* Written request
Exactly the lines from the line with "for name, shape" to the line with "before = set(bpy.data.objects)" should be extracted, both included, with no other lines.
________________
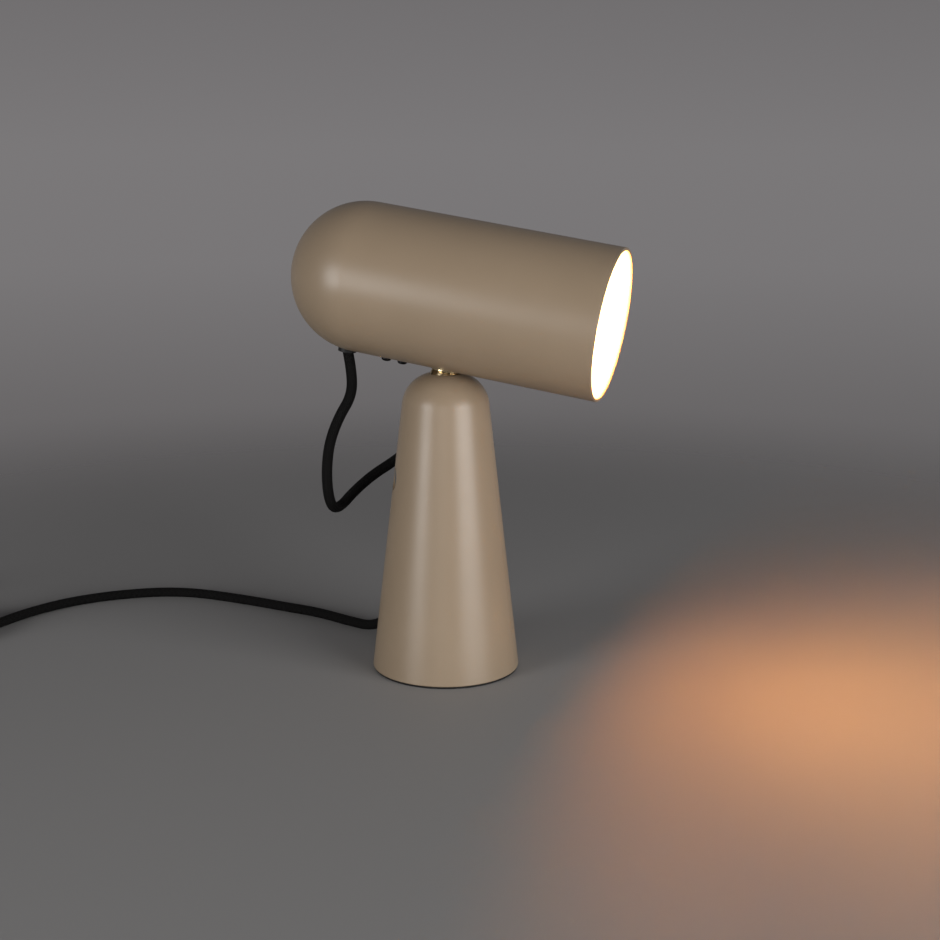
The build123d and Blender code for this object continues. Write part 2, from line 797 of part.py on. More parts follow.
# ------------------------------------------------------------------ wires and terminal block in the stem
def make_terminal_block():
    length, width, height = terminal_size
    block = Box(width, length, height, align=(Align.CENTER, Align.CENTER, Align.MIN))
    block = fillet(block.edges().filter_by(Axis.Z), 1)
    for side in (-1, 1):
        block -= Pos(0, side * length / 4, height - 2) * cylinder(2, 0, cut)
    return around(terminal_azimuth, ballast_top, inner_radius(ballast_top) - terminal_inset) * block


def at(azimuth, distance, height):
    """Point inside the stem."""
    return (distance * math.cos(math.radians(azimuth)), distance * math.sin(math.radians(azimuth)), height)


def make_inner_wires():
    """Mains bush to terminal block, terminal block to switch, and switch to the lead's bush."""
    block_distance = inner_radius(ballast_top) - terminal_inset
    block_level = ballast_top + terminal_size[2] / 2
    block_end = around(terminal_azimuth, block_level, block_distance) * Pos(0, terminal_size[0] / 2 + press_gap, 0)
    block_approach = block_end * Pos(0, 4 * wire_radius, 0)
    bush_end = stem_radius(mains_bush_height) - bush_barrel_length - press_gap
    rise = channel_start + 5 * wire_radius
    supply = [
        at(cord_azimuth, bush_end, mains_bush_height),
        at(cord_azimuth, rise, mains_bush_height),
        at(cord_azimuth, rise, block_level),
        tuple(block_approach.position),
        tuple(block_end.position),
    ]
    block_top = ballast_top + terminal_size[2] + press_gap
    terminals = switch_rear + switch_terminal_inset
    below_switch = switch_height - switch_rear_radius - press_gap
    above_switch = switch_height + switch_rear_radius + press_gap
    live = [
        at(terminal_azimuth, block_distance, block_top),
        at(terminal_azimuth, block_distance, block_top + wire_rise),
        at(switch_azimuth, terminals, below_switch - wire_drop),
        at(switch_azimuth, terminals, below_switch),
    ]
    over_switch = above_switch + 5 * wire_radius
    lead_end = stem_radius(lead_bush_height) - bush_barrel_length - wire_radius
    lamp = [
        at(switch_azimuth, terminals, above_switch),
        at(switch_azimuth, terminals, over_switch),
        at((switch_azimuth + cord_azimuth) / 2, terminals, (over_switch + lead_bush_height) / 2),
        at(cord_azimuth, lead_end, lead_bush_height),
    ]
    bend = 2 * wire_radius
    return [wire_tube(route, wire_radius, bend) for route in (supply, live, lamp)]


# ------------------------------------------------------------------ cords
def lead_meeting_point():
    """Where the lead's two nodes meet."""
    return tuple((Vector(*lead_upper_route[-1]) + Vector(*lead_lower_route[0])) * 0.5)


def make_mains_cord():
    return [cord_tube(mains_route, cord_radius), cord_tube(plug_route, cord_radius)]


def make_mains_coil():
    """The outer shape of the wound cord."""
    cord = 2 * cord_radius
    inner = coil_mid_radius - coil_columns * cord_radius
    outer = coil_mid_radius + coil_columns * cord_radius
    low = table_gap + tie_thickness
    coil = ring(outer, inner, low, low + coil_rows * cord)
    coil = fillet(coil.edges().filter_by(GeomType.CIRCLE), cord_radius / 2)
    return Pos(*coil_centre, 0) * coil


def make_cord_tie():
    """Flat band round the coil."""
    high = coil_rows * 2 * cord_radius
    wide = coil_columns * 2 * cord_radius
    low = table_gap + tie_thickness
    outside = Box(wide + 2 * tie_thickness, tie_width, high + 2 * tie_thickness)
    place = Pos(*coil_centre, 0) * Rot(0, 0, tie_azimuth) * Pos(coil_mid_radius, 0, low + high / 2)
    return place * outside - make_mains_coil()


plug_frame = Pos(*plug_rear, plug_body_height / 2 + table_gap) * Rot(0, 0, 90)


def make_plug_body():
    """Flat two-pin plug body, wider at its face, with a tapered cord relief."""
    half_rear, half_front = plug_rear_width / 2, plug_body_width / 2
    start, end = plug_relief_length, plug_relief_length + plug_body_length
    waist = start + plug_body_length / 3
    outline = Polygon(
        (start, -half_rear), (waist, -half_front), (end, -half_front),
        (end, half_front), (waist, half_front), (start, half_rear),
        align=None,
    )
    body = extrude(outline, plug_body_height / 2, both=True)
    body = fillet(body.edges(), plug_edge)
    relief = Rot(0, 90, 0) * Cone(cord_radius + 1, plug_relief_radius, plug_relief_length + 1,
                                  align=(Align.CENTER, Align.CENTER, Align.MIN))
    return plug_frame * (body + relief)


def make_plug_pins():
    face = plug_relief_length + plug_body_length
    pins = []
    for side in (-1, 1):
        pin = cylinder(plug_pin_radius, 0, plug_pin_length)
        pin = fillet(pin.edges().group_by(Axis.Z)[-1], plug_pin_radius / 2)
        pins.append(plug_frame * Pos(face, side * plug_pin_spacing / 2, 0) * Rot(0, 90, 0) * pin)
    return pins


# ------------------------------------------------------------------ write every node
def in_head(shape):
    """Puts a piece, or a list of pieces, from the ball's frame into the lamp's frame."""
    if isinstance(shape, list):
        return [head_frame * one for one in shape]
    return head_frame * shape


nodes = {
    "stem_shell": make_stem_shell(),
    "foot_pad": make_foot_pad(),
    "base_plate": make_base_plate(),
    "base_screws": make_base_screws(),
    "ballast_weight": make_ballast_weight(),
    "bearing_housing": make_bearing_housing(),
    "centre_tube": make_centre_tube(),
    "swivel_tongue": make_swivel_tongue(),
    "disc_springs": make_disc_springs(),
    "spring_washer": make_spring_washer(),
    "swivel_nut": make_swivel_nut(),
    "lead_bush": make_lead_bush(),
    "lead_bush_nut": make_bush_nut(lead_bush_frame, bush_nut_flats, stem_inside),
    "mains_bush": make_mains_bush(),
    "mains_bush_nut": make_bush_nut(mains_bush_frame, mains_nut_flats, stem_inside),
    "switch_button": make_switch_button(),
    "switch_housing": make_switch_housing(),
    "switch_nut": make_switch_nut(),
    "terminal_block": make_terminal_block(),
    "inner_wires": make_inner_wires(),
    "swivel_ball": in_head(make_swivel_ball()),
    "hinge_pin": in_head(make_hinge_pin()),
    "saddle_washer": in_head(make_saddle_washer()),
    "saddle_plate": in_head(make_saddle_plate()),
    "ball_screws": in_head(make_ball_screws()),
    "shade_shell": in_head(make_shade_shell()),
    "shade_bush": in_head(make_shade_bush()),
    "shade_bush_nut": in_head(make_bush_nut(shade_bush_frame, bush_nut_flats, shade_inside)),
    "holder_bracket": in_head(make_holder_bracket()),
    "bracket_screws": in_head(make_bracket_screws()),
    "bracket_nuts": in_head(make_bracket_nuts()),
    "holder_nipple": in_head(make_holder_nipple()),
    "nipple_nut": in_head(make_nipple_nut()),
    "holder_cap": in_head(make_holder_cap()),
    "holder_skirt": in_head(make_holder_skirt()),
    "holder_insert": in_head(make_holder_insert()),
    "bulb_cap": in_head(make_bulb_cap()),
    "bulb_contact": in_head(make_bulb_contact()),
    "bulb_glass": in_head(make_bulb_glass()),
    "head_wires": in_head(make_head_wires()),
    "head_lead_upper": cord_tube(lead_upper_route + [lead_meeting_point()], cord_radius),
    "head_lead_lower": cord_tube([lead_meeting_point()] + lead_lower_route, cord_radius),
    "mains_cord": make_mains_cord(),
    "mains_coil": make_mains_coil(),
    "cord_tie": make_cord_tie(),
    "plug_body": make_plug_body(),
    "plug_pins": make_plug_pins(),
}

os.makedirs("parts", exist_ok=True)
for name, shape in nodes.items():
    if isinstance(shape, list):
        shape = Compound(children=shape)
    export_step(shape, f"parts/{name}.step")

print("pivot height", round(pivot_height, 2))
for name, route in (("lead", lead_upper_route + lead_lower_route), ("mains", mains_route), ("plug", plug_route)):
    print(name, "arc radii", [round(radius, 1) for radius in arc_radii(route)])
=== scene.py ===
# %% [markdown]
# # A tabletop searchlight lamp
#
# The lamp is a round spotlight shade that balances on a brass ball at the top
# of a cone-shaped stem. A fabric-covered lead hangs in a loop between the two,
# and a mains cord of the same kind leaves the foot at the back. The solid
# parts come ready made and packed as a frame. This lesson loads them, lays the
# cords, smooths one spot of the shade, models two screws again in finer detail
# and gives each part its finish. Lengths are in metres, unless a comment or
# `mm` says otherwise.

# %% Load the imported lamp
import json
import math

import bmesh
import bpy
from mathutils import Matrix, Vector

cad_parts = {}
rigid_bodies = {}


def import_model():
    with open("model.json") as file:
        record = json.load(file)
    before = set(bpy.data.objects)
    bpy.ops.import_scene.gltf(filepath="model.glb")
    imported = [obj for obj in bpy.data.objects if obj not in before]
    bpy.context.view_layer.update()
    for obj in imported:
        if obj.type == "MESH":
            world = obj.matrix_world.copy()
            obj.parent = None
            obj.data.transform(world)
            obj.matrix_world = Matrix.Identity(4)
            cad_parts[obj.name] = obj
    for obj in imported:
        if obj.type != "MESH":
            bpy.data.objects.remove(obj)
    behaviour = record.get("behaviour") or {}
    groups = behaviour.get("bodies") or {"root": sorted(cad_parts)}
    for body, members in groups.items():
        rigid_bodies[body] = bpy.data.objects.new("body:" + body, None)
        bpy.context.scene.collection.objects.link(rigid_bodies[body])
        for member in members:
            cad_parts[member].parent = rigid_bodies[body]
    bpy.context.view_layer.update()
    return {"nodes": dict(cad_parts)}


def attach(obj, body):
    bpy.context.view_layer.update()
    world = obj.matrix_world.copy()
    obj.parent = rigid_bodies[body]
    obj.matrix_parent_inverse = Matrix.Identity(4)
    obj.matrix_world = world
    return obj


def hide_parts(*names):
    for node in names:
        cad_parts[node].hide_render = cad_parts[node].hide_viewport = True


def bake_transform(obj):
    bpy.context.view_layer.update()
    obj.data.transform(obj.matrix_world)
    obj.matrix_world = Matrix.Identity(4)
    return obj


for leftover in list(bpy.data.objects):
    bpy.data.objects.remove(leftover)

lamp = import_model()
nodes = lamp["nodes"]

# %% [markdown]
# ## The camera
#
# The lamp is seen from a little above its shade and from its right, with a
# short telephoto lens, which keeps the shade's round tube from looking
# swollen. A camera can be aimed with a Track To constraint. Here the direction
# is written as two angles and turned into a rotation, so nothing depends on
# another object. A last tiny turn about the line of sight levels the picture.
# The Standard view shows each colour as it is written.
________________
* Written solution
for name, shape in nodes.items():
    if isinstance(shape, list):
        shape = Compound(children=shape)
    export_step(shape, f"parts/{name}.step")

print("pivot height", round(pivot_height, 2))
for name, route in (("lead", lead_upper_route + lead_lower_route), ("mains", mains_route), ("plug", plug_route)):
    print(name, "arc radii", [round(radius, 1) for radius in arc_radii(route)])
=== scene.py ===
# %% [markdown]
# # A tabletop searchlight lamp
#
# The lamp is a round spotlight shade that balances on a brass ball at the top
# of a cone-shaped stem. A fabric-covered lead hangs in a loop between the two,
# and a mains cord of the same kind leaves the foot at the back. The solid
# parts come ready made and packed as a frame. This lesson loads them, lays the
# cords, smooths one spot of the shade, models two screws again in finer detail
# and gives each part its finish. Lengths are in metres, unless a comment or
# `mm` says otherwise.

# %% Load the imported lamp
import json
import math

import bmesh
import bpy
from mathutils import Matrix, Vector

cad_parts = {}
rigid_bodies = {}


def import_model():
    with open("model.json") as file:
        record = json.load(file)
    before = set(bpy.data.objects)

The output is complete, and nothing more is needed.